Passione e pathos non sono termini abituali nel linguaggio dei diritti tv, dove si parla soprattutto di risorse economiche da dividere e dati di audience da confrontare. Ma sono proprio queste due parole a tornare frequentemente nei ragionamenti di Claudio Fenucci, ad del Bologna, ex dirigente di Roma e Lecce, uno dei manager calcistici italiani che sostengono con maggiore convinzione la proposta di ridurre il numero di partite di Serie A in diretta sulle pay tv, aumentando il numero delle finestre orarie e tutelando maggiormente le esclusive.

È la strada giusta per invertire la crisi di ascolti e spettatori?
«I numeri dicono che 132 partite trasmesse in tv catturano meno del 10% dell’audience complessiva in un mercato nel quale gli operatori non si fanno concorrenza sul tipo di prodotto trasmesso, ma sul prezzo dell’abbonamento. Significa che c’è spazio per una riduzione delle gare in diretta la domenica alle 15. Questo permetterebbe di recuperare un rapporto sano con i tifosi. Sarebbe un messaggio chiaro per dire che andare allo stadio è importante. Però, contestualmente alla riforma, bisognerebbe introdurre alcuni vincoli».

Quali?
«Parte dei ricavi da diritti tv, divisi in maniera più meritocratica rispetto al sistema attuale, andrebbe destinata dai club all’ammodernamento di stadi e centri sportivi. Solo così si creerebbero le condizioni per riempire le tribune nel fine settimana. Senza arrivare per forza alla costruzione di nuovi impianti, occorre lavorare, ad esempio, per migliorare le aree ospitalità, dotare di schermi i bar delle curve e rendere decorosi i bagni. Solo allo stadio si può recuperare il senso di identità del tifo pulito, come successo in Inghilterra».

È una riforma fattibile?
«Stiamo già parlando del prossimo bando, ma tra club dobbiamo ancora decidere i criteri di fatturazione del triennio in corso. Si faranno le opportune valutazioni con l’advisor. Ci sono ampi spazi di discussione. Ogni club ha la sua posizione, ma si può trovare un percorso comune».

Cosa risponderebbe al tifoso meridionale di una grande del nord che dovrebbe rinunciare alla partita della sua squadra in tv la domenica pomeriggio?
«Le grandi, che ricavano di più dai diritti televisivi, giocherebbero spesso negli “slot” utili a intercettare i tifosi internazionali per ridurre il gap sui diritti esteri con Spagna e Germania. Nell’arco di un anno i tifosi di una “big” potrebbero perdere 3-4 partite. Ma questo aprirebbe altri scenari: potrebbero aumentare di valore i diritti in chiaro perché in quelle giornate le sintesi varrebbero molto di più».
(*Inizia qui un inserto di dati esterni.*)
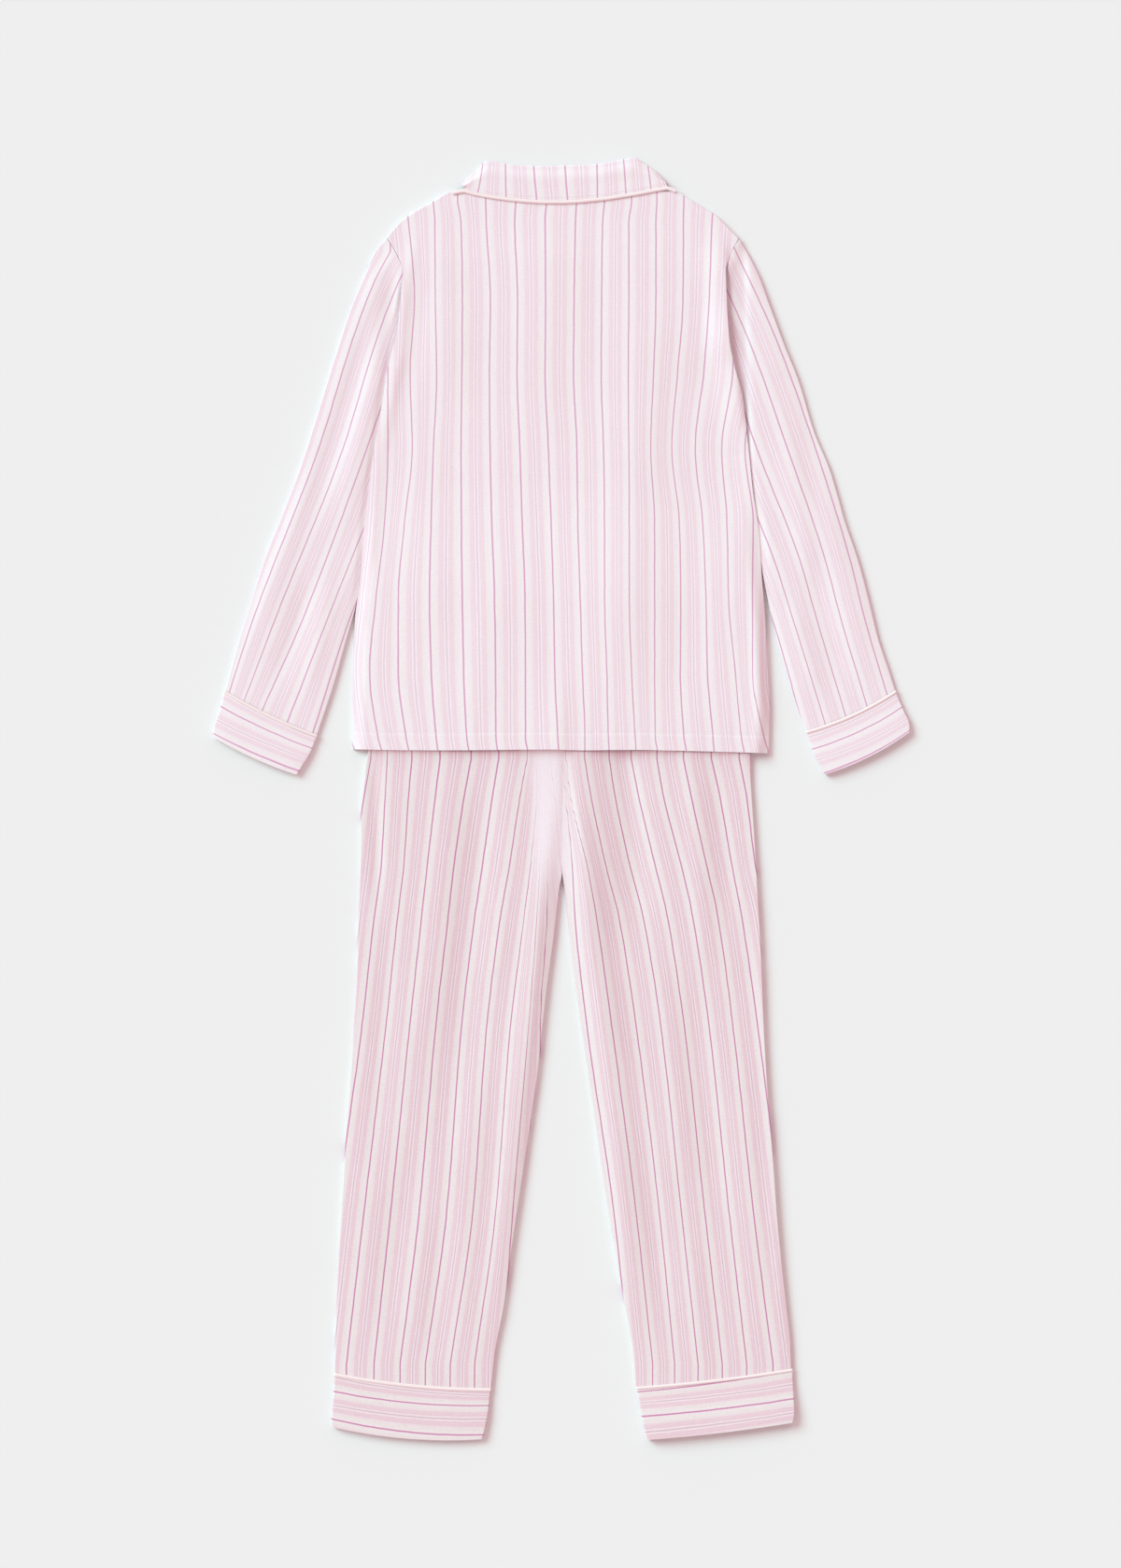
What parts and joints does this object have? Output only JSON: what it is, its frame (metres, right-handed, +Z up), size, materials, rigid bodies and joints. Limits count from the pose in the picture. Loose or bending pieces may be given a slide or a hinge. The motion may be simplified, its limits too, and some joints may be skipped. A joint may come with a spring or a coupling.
{
  "type": "pyjama set",
  "caption": "Child's striped cotton pyjamas laid flat with their backs up: a long-sleeved shirt with a collar and piped cuffs, lying over the top of matching trousers.",
  "frame": {"origin": "middle of the laid-out set's outline from above, on the surface that it lies on", "axes": "+Y runs from the trouser cuffs to the collar, +Z up from the surface, and +X to the right of a viewer who looks down with the collar at the top, which is the wearer's right"},
  "size_m": [0.708, 1.3038, 0.0123],
  "materials": {
    "striped_cloth": "brushed",
    "piping": "matt",
    "button": "satin"
  },
  "bodies": {
    "root": {"button_1": "button", "button_2": "button", "button_3": "button", "button_4": "button", "button_5": "button", "collar": "striped_cloth", "collar_leaf_left": "striped_cloth", "collar_leaf_right": "striped_cloth", "collar_piping": "piping", "leg_cuff_left": "striped_cloth", "leg_cuff_right": "striped_cloth", "leg_piping_left": "piping", "leg_piping_right": "piping", "shirt_back": "striped_cloth", "shirt_front_left": "striped_cloth", "shirt_front_right": "striped_cloth", "sleeve_cuff_left": "striped_cloth", "sleeve_cuff_right": "striped_cloth", "sleeve_left": "striped_cloth", "sleeve_piping_left": "piping", "sleeve_piping_right": "piping", "sleeve_right": "striped_cloth", "trouser_back_left": "striped_cloth", "trouser_back_right": "striped_cloth", "trouser_front_left": "striped_cloth", "trouser_front_right": "striped_cloth", "waistband": "striped_cloth"}
  },
  "joints": []
}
Quindi i tifosi tornerebbero ad aspettare 90° minuto come succedeva 30 anni fa?
«Sì, bisogna recuperare passione e pathos nei confronti dell’evento calcistico. Da ragazzo andavo due ore prima all’Olimpico anche se pioveva. Non è che gli stadi fossero più comodi. Anzi, non c’era nemmeno la copertura. C’era semplicemente più passione».